Sulla natura istantanea del reato di omessa richiesta di autorizzazione all’esercizio di impianti di combustioneCass., Sez. III penale, 23 marzo – 13 maggio 2005 n. 17480

23.03.2005

Con la sentenza n. 17480 del 2005, la Suprema Corte affronta il dibattuto tema della natura istantanea o permanente dei reati omissivi propri in materia di inquinamento atmosferico.
Il tutto ha origine dalla condanna inflitta dal Tribunale di Vallo della Lucania al gestore di un impianto di combustione di rifiuti, in ordine ai reati accertati in data 01.12.1999, di cui agli artt. 51, comma primo e secondo, D.lgs. n. 22/1997 (attività di raccolta, trasporto, recupero, smaltimento di rifiuti speciali, in mancanza di autorizzazione regionale e di iscrizione o comunicazione prevista dagli artt. 27/33 dello stesso decreto) e art. 24, comma secondo, D.P.R. 203/1988 (attività di combustione di rifiuti in carenza di comunicazione al Sindaco ed alla Regione). L’imputato, avverso la suddetta pronuncia, proponeva ricorso in Cassazione.
La Suprema Corte decideva per l’estinzione dei reati sopraindicati, per sopravvenuta prescrizione degli stessi, disattendendo, in tal modo, l’ormai consolidato e dominante indirizzo giurisprudenziale, in base al quale il reato di omessa richiesta di autorizzazione all’esercizio di impianti di combustione, di cui all’ art. 24, comma secondo, D.P.R. 203/1988, ha natura permanente, poiché la comunicazione di messa in funzione dell’impianto è temporalmente collegata all’accertamento di cui all’art. 8 dello stesso decreto, di tal che il reato permane finché il protrarsi dell’omissione impedisce tale accertamento (cfr. ex pluribus, Cass. n. 24189/04; Cass. n. 12710/94).
A tal proposito, si osservi che in base all’art. 8 del D.P.R. n. 203 del 1988 “l’impresa almeno quindici giorni prima di dare inizio alla messa in esercizio degli impianti, ne dà comunicazione alla Regione e al Sindaco del Comune o dei Comuni interessati”.
Con la decisione in commento, la Cassazione rileva, opportunamente, che l’obbligo di cui all’art. 8 D.P.R. n. 203/1988 – la cui violazione è penalmente sanzionata all’art. 24, comma secondo dello stesso decreto – ha natura preventiva e non consente pertanto alcun adempimento postumo; in caso contrario, osserva la Corte, si finirebbe per forzare troppo il precetto della norma, a discapito del principio di legalità in materia penale.
Del resto, la pronuncia in esame richiama un autorevole precedente giurisprudenziale, con il quale le Sezioni Unite della Cassazione avevano riconosciuto natura istantanea del reato di omessa presentazione della denuncia dei lavori e dell’avviso di inizio dei lavori in materia antisismica (cfr.
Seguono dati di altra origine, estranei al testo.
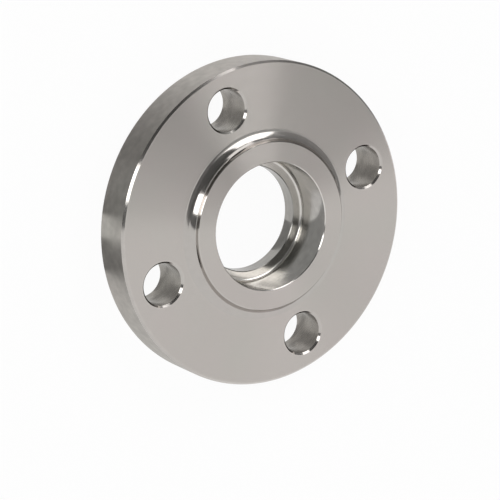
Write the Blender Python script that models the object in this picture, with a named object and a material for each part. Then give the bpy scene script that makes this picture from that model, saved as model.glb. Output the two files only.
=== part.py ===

Cass. SS.UU. n. 18/1999).
In altre parole, per la sussistenza del reato omissivo proprio permanente occorre che il dovere inadempiuto non sia istantaneo, cioè da adempiere in un determinato momento, ma si protragga nel tempo, rimanendo nella disponibilità del soggetto il potere di far terminare la situazione antigiuridica, attraverso il compimento, anche tardivo, dell’azione omessa.
Sul punto, la recente dottrina ha osservato che sono istantanei quei reati in cui è istantanea la condotta attiva doverosa, in quanto consistente in un’attività dinamica, modificatrice della realtà che non permetterebbe al soggetto alcun adempimento postumo; sono permanenti, invece, quei reati in cui è permanente la condotta attiva doverosa, in quanto consistente in una condotta statica e che, pertanto, se perdurante, non precluderebbe al soggetto la possibilità di svolgere altre attività (così F. Mantovani, Diritto penale, Padova, 2001, pag. 447).
La sentenza n. 17480/05 della Suprema Corte, dunque, ha il pregio di chiarire la natura dubbia della fattispecie di reato in questione nel pieno rispetto del principio di legalità in materia penale, sancito al secondo comma dell’art. 25 della nostra Costituzione.